**The exercise**
Reply with one number: the count of lines in the listing that contain the string "Identity".

**Source data**
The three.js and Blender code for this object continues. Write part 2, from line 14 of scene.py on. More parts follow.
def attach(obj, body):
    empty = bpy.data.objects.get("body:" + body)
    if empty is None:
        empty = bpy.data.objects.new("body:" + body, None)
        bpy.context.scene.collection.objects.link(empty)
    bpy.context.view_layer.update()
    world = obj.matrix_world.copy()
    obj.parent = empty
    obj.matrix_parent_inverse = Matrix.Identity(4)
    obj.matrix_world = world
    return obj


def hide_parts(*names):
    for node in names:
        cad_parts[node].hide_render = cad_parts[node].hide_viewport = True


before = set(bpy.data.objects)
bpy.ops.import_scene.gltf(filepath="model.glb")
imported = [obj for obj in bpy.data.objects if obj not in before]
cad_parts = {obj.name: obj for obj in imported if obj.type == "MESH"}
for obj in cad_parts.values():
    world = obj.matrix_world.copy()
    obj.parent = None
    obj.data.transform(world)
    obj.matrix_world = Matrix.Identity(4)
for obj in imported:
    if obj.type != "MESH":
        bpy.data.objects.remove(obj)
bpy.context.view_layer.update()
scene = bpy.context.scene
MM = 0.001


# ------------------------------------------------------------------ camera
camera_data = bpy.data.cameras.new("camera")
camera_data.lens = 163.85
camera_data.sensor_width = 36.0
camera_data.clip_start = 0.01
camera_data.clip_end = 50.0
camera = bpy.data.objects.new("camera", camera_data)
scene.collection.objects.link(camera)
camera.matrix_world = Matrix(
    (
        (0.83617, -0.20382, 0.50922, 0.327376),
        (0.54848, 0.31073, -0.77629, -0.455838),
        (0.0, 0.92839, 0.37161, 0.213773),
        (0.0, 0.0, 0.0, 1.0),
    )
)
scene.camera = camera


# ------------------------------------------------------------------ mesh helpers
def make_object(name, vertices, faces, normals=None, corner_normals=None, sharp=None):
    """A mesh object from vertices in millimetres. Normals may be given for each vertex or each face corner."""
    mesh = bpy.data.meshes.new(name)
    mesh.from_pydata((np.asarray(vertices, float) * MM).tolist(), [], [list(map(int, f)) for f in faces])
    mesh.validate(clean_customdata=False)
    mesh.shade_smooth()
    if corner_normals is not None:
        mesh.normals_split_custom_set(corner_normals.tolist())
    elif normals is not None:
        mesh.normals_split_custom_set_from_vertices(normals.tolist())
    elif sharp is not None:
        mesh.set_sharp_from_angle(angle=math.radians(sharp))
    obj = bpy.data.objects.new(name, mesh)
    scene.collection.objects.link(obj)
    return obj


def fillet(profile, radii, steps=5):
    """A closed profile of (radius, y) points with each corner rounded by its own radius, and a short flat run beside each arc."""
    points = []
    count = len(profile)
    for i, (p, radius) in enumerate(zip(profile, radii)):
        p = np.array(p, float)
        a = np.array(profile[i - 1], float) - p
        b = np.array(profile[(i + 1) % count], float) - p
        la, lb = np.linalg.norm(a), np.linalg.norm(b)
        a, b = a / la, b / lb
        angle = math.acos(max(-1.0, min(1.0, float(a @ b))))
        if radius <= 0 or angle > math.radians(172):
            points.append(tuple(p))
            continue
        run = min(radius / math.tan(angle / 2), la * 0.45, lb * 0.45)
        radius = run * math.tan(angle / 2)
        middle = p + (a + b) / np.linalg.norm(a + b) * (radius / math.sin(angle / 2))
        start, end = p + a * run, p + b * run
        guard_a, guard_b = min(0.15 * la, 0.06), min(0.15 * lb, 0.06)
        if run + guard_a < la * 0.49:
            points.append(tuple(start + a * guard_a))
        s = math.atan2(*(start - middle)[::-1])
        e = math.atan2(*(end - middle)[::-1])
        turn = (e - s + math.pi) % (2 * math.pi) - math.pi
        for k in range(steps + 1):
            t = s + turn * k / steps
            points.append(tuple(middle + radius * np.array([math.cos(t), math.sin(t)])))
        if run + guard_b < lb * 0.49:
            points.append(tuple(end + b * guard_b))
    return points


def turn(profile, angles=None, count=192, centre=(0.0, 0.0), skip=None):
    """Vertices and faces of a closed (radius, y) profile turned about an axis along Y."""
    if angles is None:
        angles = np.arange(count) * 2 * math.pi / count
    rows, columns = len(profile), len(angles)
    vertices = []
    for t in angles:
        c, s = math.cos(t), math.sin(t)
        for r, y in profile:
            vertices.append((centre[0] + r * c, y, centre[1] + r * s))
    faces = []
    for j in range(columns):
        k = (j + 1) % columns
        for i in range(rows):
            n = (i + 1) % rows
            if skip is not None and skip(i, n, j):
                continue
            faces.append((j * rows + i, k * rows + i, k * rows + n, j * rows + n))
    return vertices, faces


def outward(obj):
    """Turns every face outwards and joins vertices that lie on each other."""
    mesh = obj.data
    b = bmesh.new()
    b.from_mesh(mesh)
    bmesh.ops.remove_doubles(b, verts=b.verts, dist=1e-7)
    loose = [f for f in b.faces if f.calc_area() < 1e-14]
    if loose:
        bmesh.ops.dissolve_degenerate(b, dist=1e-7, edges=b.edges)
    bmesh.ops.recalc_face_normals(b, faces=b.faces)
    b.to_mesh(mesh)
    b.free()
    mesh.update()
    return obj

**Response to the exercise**
2